Only the lines from the start of the data through the one containing "(2.2, 37.9, 0.6), (0, 37.9, 0)]" belong in your answer; return them exactly.

>> start Exercise data

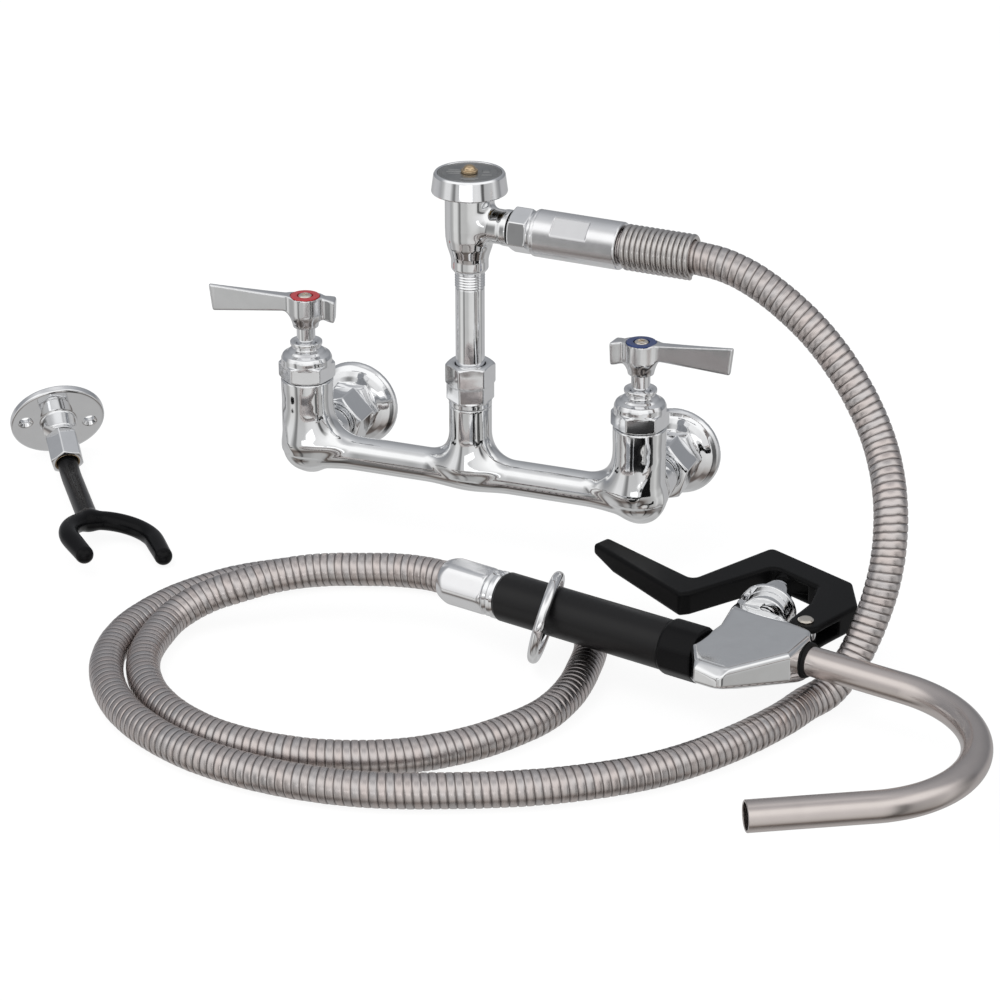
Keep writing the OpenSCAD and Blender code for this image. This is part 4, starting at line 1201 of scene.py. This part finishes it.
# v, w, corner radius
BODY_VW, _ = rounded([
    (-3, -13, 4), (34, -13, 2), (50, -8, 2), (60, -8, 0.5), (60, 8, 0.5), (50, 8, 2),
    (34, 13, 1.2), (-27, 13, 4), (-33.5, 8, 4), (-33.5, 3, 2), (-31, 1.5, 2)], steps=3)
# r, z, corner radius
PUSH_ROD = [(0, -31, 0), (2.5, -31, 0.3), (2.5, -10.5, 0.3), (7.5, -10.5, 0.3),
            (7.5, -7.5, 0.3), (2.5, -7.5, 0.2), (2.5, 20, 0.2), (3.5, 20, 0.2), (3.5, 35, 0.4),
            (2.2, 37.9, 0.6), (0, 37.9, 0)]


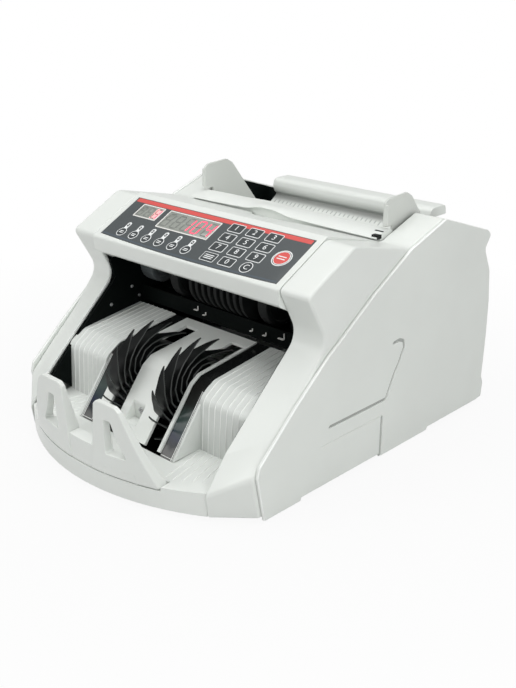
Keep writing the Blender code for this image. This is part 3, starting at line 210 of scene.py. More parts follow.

>> end Exercise data

Exercise answer –
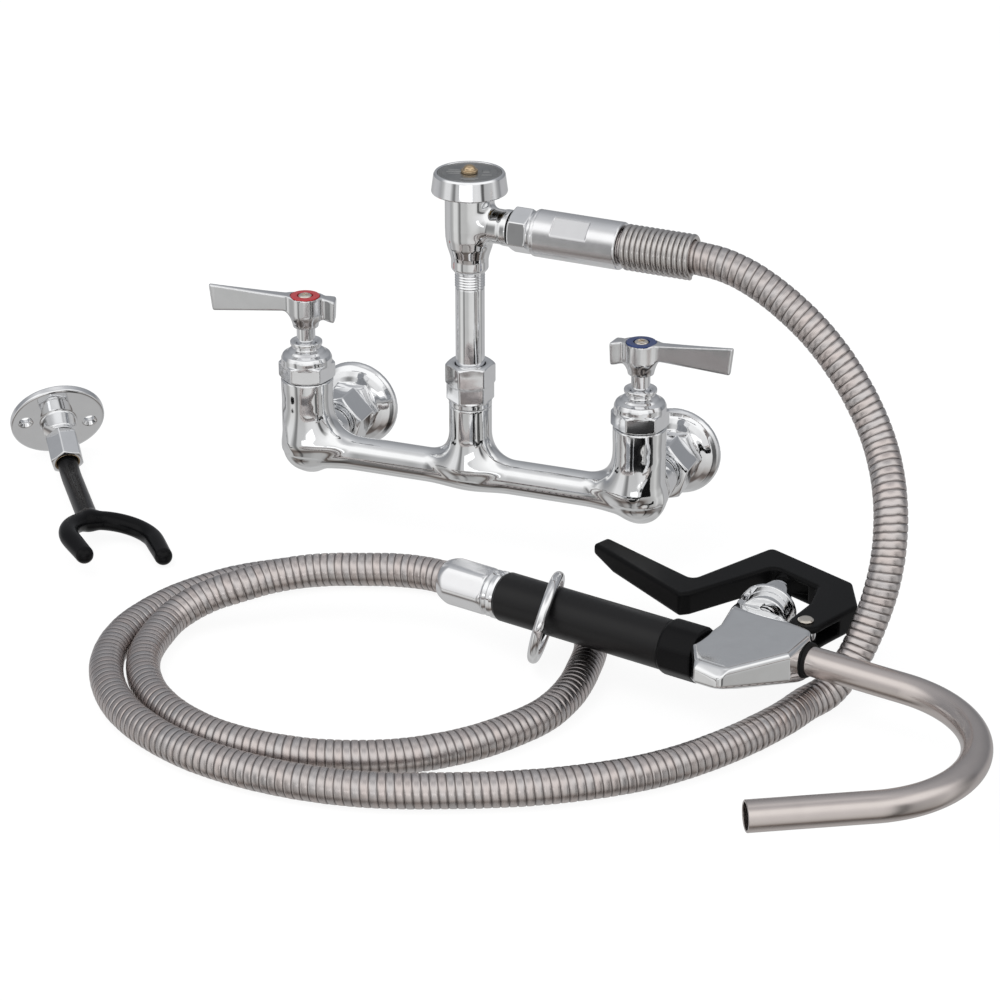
Keep writing the OpenSCAD and Blender code for this image. This is part 4, starting at line 1201 of scene.py. This part finishes it.
# v, w, corner radius
BODY_VW, _ = rounded([
    (-3, -13, 4), (34, -13, 2), (50, -8, 2), (60, -8, 0.5), (60, 8, 0.5), (50, 8, 2),
    (34, 13, 1.2), (-27, 13, 4), (-33.5, 8, 4), (-33.5, 3, 2), (-31, 1.5, 2)], steps=3)
# r, z, corner radius
PUSH_ROD = [(0, -31, 0), (2.5, -31, 0.3), (2.5, -10.5, 0.3), (7.5, -10.5, 0.3),
            (7.5, -7.5, 0.3), (2.5, -7.5, 0.2), (2.5, 20, 0.2), (3.5, 20, 0.2), (3.5, 35, 0.4),
            (2.2, 37.9, 0.6), (0, 37.9, 0)]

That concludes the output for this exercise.